Work to be completed
Will you give the material below again, every line exactly as it is?

Provided data
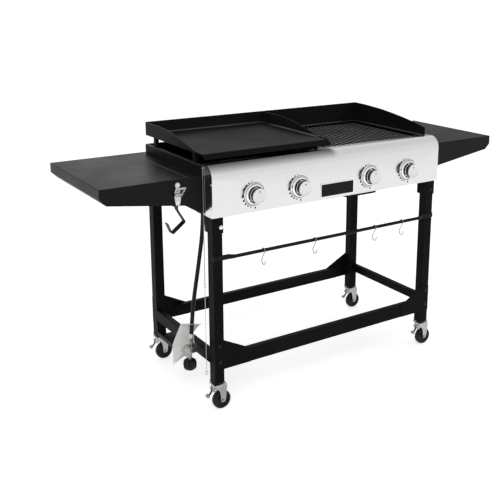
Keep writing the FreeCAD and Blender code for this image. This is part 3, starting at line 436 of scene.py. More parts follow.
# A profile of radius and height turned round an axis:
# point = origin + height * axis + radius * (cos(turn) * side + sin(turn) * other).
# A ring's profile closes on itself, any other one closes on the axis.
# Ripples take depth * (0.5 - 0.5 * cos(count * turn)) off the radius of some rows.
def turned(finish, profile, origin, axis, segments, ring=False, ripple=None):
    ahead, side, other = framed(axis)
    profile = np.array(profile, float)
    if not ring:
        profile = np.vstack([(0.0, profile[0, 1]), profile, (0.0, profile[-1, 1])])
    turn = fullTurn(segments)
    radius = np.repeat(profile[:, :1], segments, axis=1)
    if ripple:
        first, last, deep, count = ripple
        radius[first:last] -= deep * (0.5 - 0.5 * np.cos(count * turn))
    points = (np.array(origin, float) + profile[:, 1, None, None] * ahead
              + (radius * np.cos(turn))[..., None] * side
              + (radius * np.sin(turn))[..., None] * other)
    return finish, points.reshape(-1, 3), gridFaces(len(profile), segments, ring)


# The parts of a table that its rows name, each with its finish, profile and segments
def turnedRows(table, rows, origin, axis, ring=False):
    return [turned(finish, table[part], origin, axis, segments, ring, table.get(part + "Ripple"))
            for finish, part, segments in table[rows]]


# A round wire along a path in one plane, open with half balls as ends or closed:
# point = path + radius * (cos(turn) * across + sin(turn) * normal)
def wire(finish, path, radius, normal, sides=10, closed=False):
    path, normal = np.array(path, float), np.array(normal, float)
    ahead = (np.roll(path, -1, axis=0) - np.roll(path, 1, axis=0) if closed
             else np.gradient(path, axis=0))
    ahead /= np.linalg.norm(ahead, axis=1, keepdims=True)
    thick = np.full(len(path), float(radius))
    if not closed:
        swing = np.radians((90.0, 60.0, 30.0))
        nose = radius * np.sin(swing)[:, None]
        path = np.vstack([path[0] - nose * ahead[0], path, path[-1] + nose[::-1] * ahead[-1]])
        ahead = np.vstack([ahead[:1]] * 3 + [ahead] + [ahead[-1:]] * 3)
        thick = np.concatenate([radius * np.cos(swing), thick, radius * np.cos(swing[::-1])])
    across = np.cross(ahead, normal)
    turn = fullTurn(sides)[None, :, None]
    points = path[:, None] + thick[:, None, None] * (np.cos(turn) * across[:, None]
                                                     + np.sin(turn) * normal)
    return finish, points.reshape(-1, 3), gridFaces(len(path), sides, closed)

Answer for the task
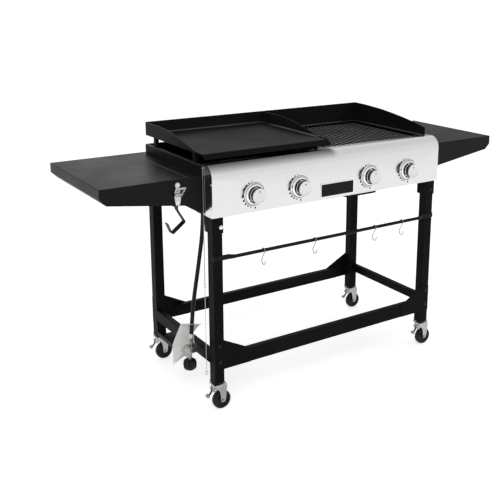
Keep writing the FreeCAD and Blender code for this image. This is part 3, starting at line 436 of scene.py. More parts follow.
# A profile of radius and height turned round an axis:
# point = origin + height * axis + radius * (cos(turn) * side + sin(turn) * other).
# A ring's profile closes on itself, any other one closes on the axis.
# Ripples take depth * (0.5 - 0.5 * cos(count * turn)) off the radius of some rows.
def turned(finish, profile, origin, axis, segments, ring=False, ripple=None):
    ahead, side, other = framed(axis)
    profile = np.array(profile, float)
    if not ring:
        profile = np.vstack([(0.0, profile[0, 1]), profile, (0.0, profile[-1, 1])])
    turn = fullTurn(segments)
    radius = np.repeat(profile[:, :1], segments, axis=1)
    if ripple:
        first, last, deep, count = ripple
        radius[first:last] -= deep * (0.5 - 0.5 * np.cos(count * turn))
    points = (np.array(origin, float) + profile[:, 1, None, None] * ahead
              + (radius * np.cos(turn))[..., None] * side
              + (radius * np.sin(turn))[..., None] * other)
    return finish, points.reshape(-1, 3), gridFaces(len(profile), segments, ring)


# The parts of a table that its rows name, each with its finish, profile and segments
def turnedRows(table, rows, origin, axis, ring=False):
    return [turned(finish, table[part], origin, axis, segments, ring, table.get(part + "Ripple"))
            for finish, part, segments in table[rows]]


# A round wire along a path in one plane, open with half balls as ends or closed:
# point = path + radius * (cos(turn) * across + sin(turn) * normal)
def wire(finish, path, radius, normal, sides=10, closed=False):
    path, normal = np.array(path, float), np.array(normal, float)
    ahead = (np.roll(path, -1, axis=0) - np.roll(path, 1, axis=0) if closed
             else np.gradient(path, axis=0))
    ahead /= np.linalg.norm(ahead, axis=1, keepdims=True)
    thick = np.full(len(path), float(radius))
    if not closed:
        swing = np.radians((90.0, 60.0, 30.0))
        nose = radius * np.sin(swing)[:, None]
        path = np.vstack([path[0] - nose * ahead[0], path, path[-1] + nose[::-1] * ahead[-1]])
        ahead = np.vstack([ahead[:1]] * 3 + [ahead] + [ahead[-1:]] * 3)
        thick = np.concatenate([radius * np.cos(swing), thick, radius * np.cos(swing[::-1])])
    across = np.cross(ahead, normal)
    turn = fullTurn(sides)[None, :, None]
    points = path[:, None] + thick[:, None, None] * (np.cos(turn) * across[:, None]
                                                     + np.sin(turn) * normal)
    return finish, points.reshape(-1, 3), gridFaces(len(path), sides, closed)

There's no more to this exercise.